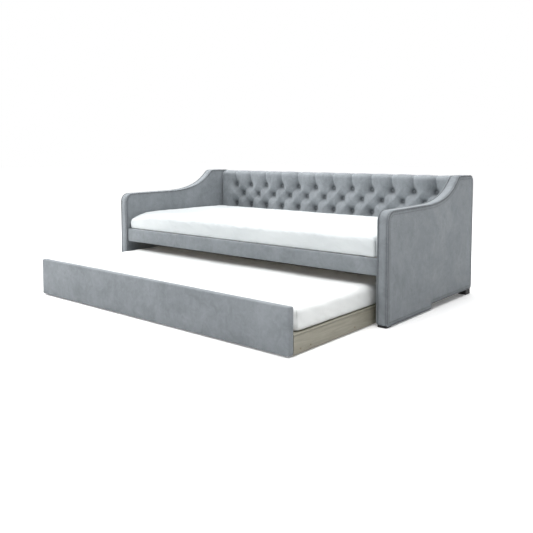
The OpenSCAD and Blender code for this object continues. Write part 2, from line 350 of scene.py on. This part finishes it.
def timber(name, dark, light, along=(1.2, 26, 26), gloss=0.55):
    g = Graph(name)
    rings = g.noise(1.0, 5, 0.6, where=g.stretched(along), distortion=1.8)
    fine = g.noise(1.0, 3, 0.7, where=g.stretched(tuple(14 * a for a in along)))
    factor = g.math("ADD", g.math("MULTIPLY", rings, 0.7), g.math("MULTIPLY", fine, 0.3))
    colour = g.mix(g.ramp(factor, 0.33, 0.67), dark, light)
    g.set(Base_Color=colour, Roughness=g.ramp(fine, 0.3, 0.7, gloss - 0.1, gloss + 0.15))
    return g.set(Normal=g.bump(factor, 0.0008, 0.4))


def foil_board(name):
    g = Graph(name)
    grain = g.noise(1.0, 4, 0.7, where=g.stretched((60, 5, 60)), distortion=0.9)
    speck = g.noise(420, 2, 0.6)
    colour = g.mix(g.ramp(grain, 0.3, 0.7), rgb(126, 123, 110), rgb(149, 146, 132))
    colour = g.mix(g.ramp(speck, 0.60, 0.72, 0.0, 0.35), colour, rgb(116, 111, 97))
    g.set(Base_Color=colour, Roughness=g.ramp(grain, 0.3, 0.7, 0.5, 0.62))
    return g.set(Normal=g.bump(speck, 0.0003, 0.4))


def woven(name, dark, light, scale=420.0):
    g = Graph(name)
    weave = g.math("MULTIPLY", g.wave(scale, "X"), g.wave(scale, "Z"))
    patches = g.noise(9, 4, 0.6)
    factor = g.math("ADD", g.math("MULTIPLY", weave, 0.5), g.math("MULTIPLY", patches, 0.5))
    g.set(Base_Color=g.mix(factor, dark, light), Roughness=g.ramp(patches, 0.3, 0.7, 0.82, 0.95))
    return g.set(Normal=g.bump(weave, 0.0006, 0.5))


def metal(name, dark, light, rough=0.38):
    g = Graph(name)
    cloud = g.noise(60, 4, 0.6)
    scratch = g.noise(1.0, 2, 0.6, where=g.stretched((30, 900, 900)))
    colour = g.mix(g.ramp(cloud, 0.3, 0.7), dark, light)
    g.set(Base_Color=colour, Roughness=g.ramp(scratch, 0.3, 0.7, rough - 0.08, rough + 0.14))
    g.set(Normal=g.bump(scratch, 0.0002, 0.3))
    return g.set(Metallic=0.95)


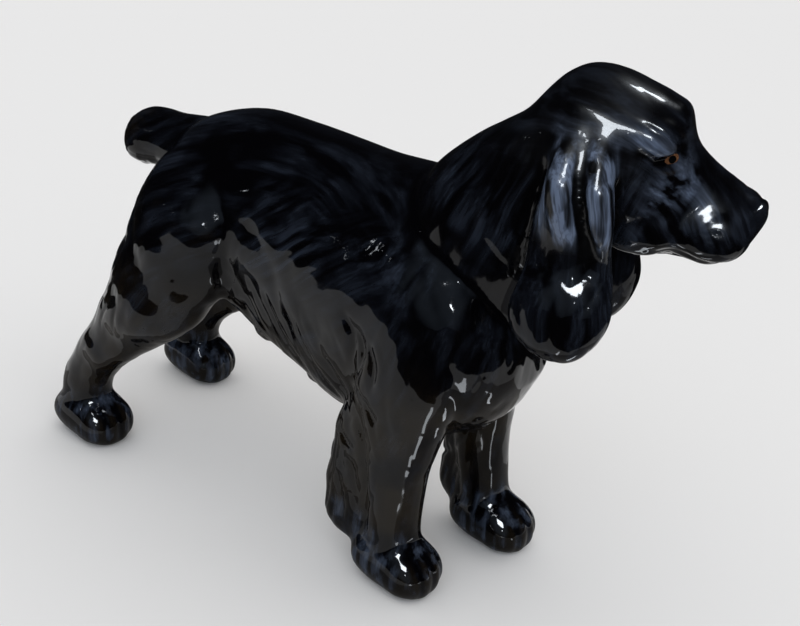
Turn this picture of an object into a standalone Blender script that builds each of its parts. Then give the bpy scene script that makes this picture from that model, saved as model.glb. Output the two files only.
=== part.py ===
"""A standing porcelain spaniel figurine, as a pottery builds one: nine slip castings luted together.

The whole figure is sculpted first, from rows of cross-sections, and then sawn into the castings that
the moulds make: torso, head, two ears, four legs and the tail. The torso and the head are hollow, as
a drained casting is, and the hollow breathes through a vent under the belly. The nose points to +X,
the dog's left side to +Y, and the paws stand on Z = 0. Sizes are millimetres, and the tables of
cross-sections hold shares of them.
"""

import math

import bmesh
import bpy
from mathutils import Matrix, Vector

MM = 0.001

# Torso, neck and tail.
BACK_HEIGHT = 94.0
CHEST_DEPTH = 63.0
TORSO_LENGTH = 104.0
TORSO_WIDTH = 43.0
NECK_DEPTH = 34.0
NECK_WIDTH = 32.0
NECK_SINK = 24.0
NECK_TOP_DROP = 7.0
TAIL_LENGTH = 28.3
TAIL_WIDTH = 16.0
TAIL_DEPTH = 17.6
TAIL_SINK = 9.0
TAIL_DROP = 6.0
RUMP_OVERHANG = 8.0
APRON_TILT = 24.0
FRINGE_TILT = -18.0

# Head and ears.
HEAD_RISE = 31.0
HEAD_LENGTH = 49.5
HEAD_WIDTH = 29.0
HEAD_DEPTH = 35.4
HEAD_TURN = 17.0
HEAD_PIVOT_LEAD = 5.0
NAPE_SETBACK = 9.0
NOSE_WIDTH = 11.0
EYE_DIAMETER = 6.4
EAR_LENGTH = {"right": 49.8, "left": 56.0}
EAR_LEAD = {"right": 0.0, "left": 0.8}
EAR_WIDTH = 22.0
EAR_THICKNESS = 8.0
EAR_SPREAD = 18.5
EAR_DROP = 6.0
BROW_TILT = 12.0
LIP_TILT = -8.0
NOSE_TILT = -18.0

# Legs and paws.
FORELEG_DEPTH = 13.0
FORELEG_WIDTH = 12.6
FORE_STANCE = 32.2
SHOULDER_SETBACK = {"right": 21.5, "left": 24.0}
FORE_STRIDE = {"right": 4.2, "left": 13.0}
FEATHER_LENGTH = {"right": 22.6, "left": 17.5}
FEATHER_WIDTH = 9.6
THIGH_DEPTH = 32.0
THIGH_WIDTH = 21.6
HIND_STANCE = {"right": 43.2, "left": 48.6}
HIP_SETIN = 18.0
HIND_STRIDE = {"right": 27.9, "left": 33.4}
PAW_LENGTH = 22.0
PAW_WIDTH = 15.6
PAW_HEIGHT = 13.2
TOE_DIAMETER = 6.6
TOE_TILT = 12.0
ELBOW_SHARE = 0.64
HIP_SHARE = 0.83

# The castings: their wall, the vent, and the gap at each luted seam.
WALL = 4.0
VENT_DIAMETER = 3.0
SEAM = 0.3
FORELEG_SEAM_DROP = 1.6
HINDLEG_SEAM_DROP = 3.0
TAIL_SEAM_SETBACK = 1.5
NECK_SEAM_TILT = 22.0
SAW_OVERRUN = 1.0

# How finely the sculpture is worked.
VOXEL = 1.0
SMOOTHING_PASSES = 5
SPOKES = 48
RINGS = 34
CORE_SPOKES = 16
CORE_RINGS = 14
FIGURE_FACETS = 8800
CORE_FACETS = 900
BODY_SQUARE = 2.2
BLOCK_SQUARE = 4.0

SIDES = {"right": -1.0, "left": 1.0}
RUMP_X = -TORSO_LENGTH / 2 - RUMP_OVERHANG
CHEST_X = RUMP_X + TORSO_LENGTH
NAPE_X = CHEST_X - NAPE_SETBACK
CROWN_HEIGHT = BACK_HEIGHT + HEAD_RISE
BRISKET_HEIGHT = BACK_HEIGHT - CHEST_DEPTH
LOIN_HEIGHT = BRISKET_HEIGHT + 0.16 * CHEST_DEPTH
HEAD_PIVOT = Vector((NAPE_X + HEAD_PIVOT_LEAD, 0.0, CROWN_HEIGHT - HEAD_DEPTH))


def eased(rows, count):
    """Rows read from a smooth curve through the given rows, count of them."""
    made = []
    for step in range(count):
        place = step * (len(rows) - 1) / (count - 1)
        first = min(int(place), len(rows) - 2)
        t = place - first
        before = rows[max(first - 1, 0)]
        start, end = rows[first], rows[first + 1]
        after = rows[min(first + 2, len(rows) - 1)]
        row = []
        for a, b, c, d in zip(before, start, end, after):
            bend = (2 * a - 5 * b + 4 * c - d) * t * t + (3 * b - a - 3 * c + d) * t ** 3
            row.append(0.5 * (2 * b + (c - a) * t + bend))
        made.append(row)
    return made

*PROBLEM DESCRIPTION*
How many lines of the data contain the word "each"? Answer with the number alone.

*TASK SOLUTION*
2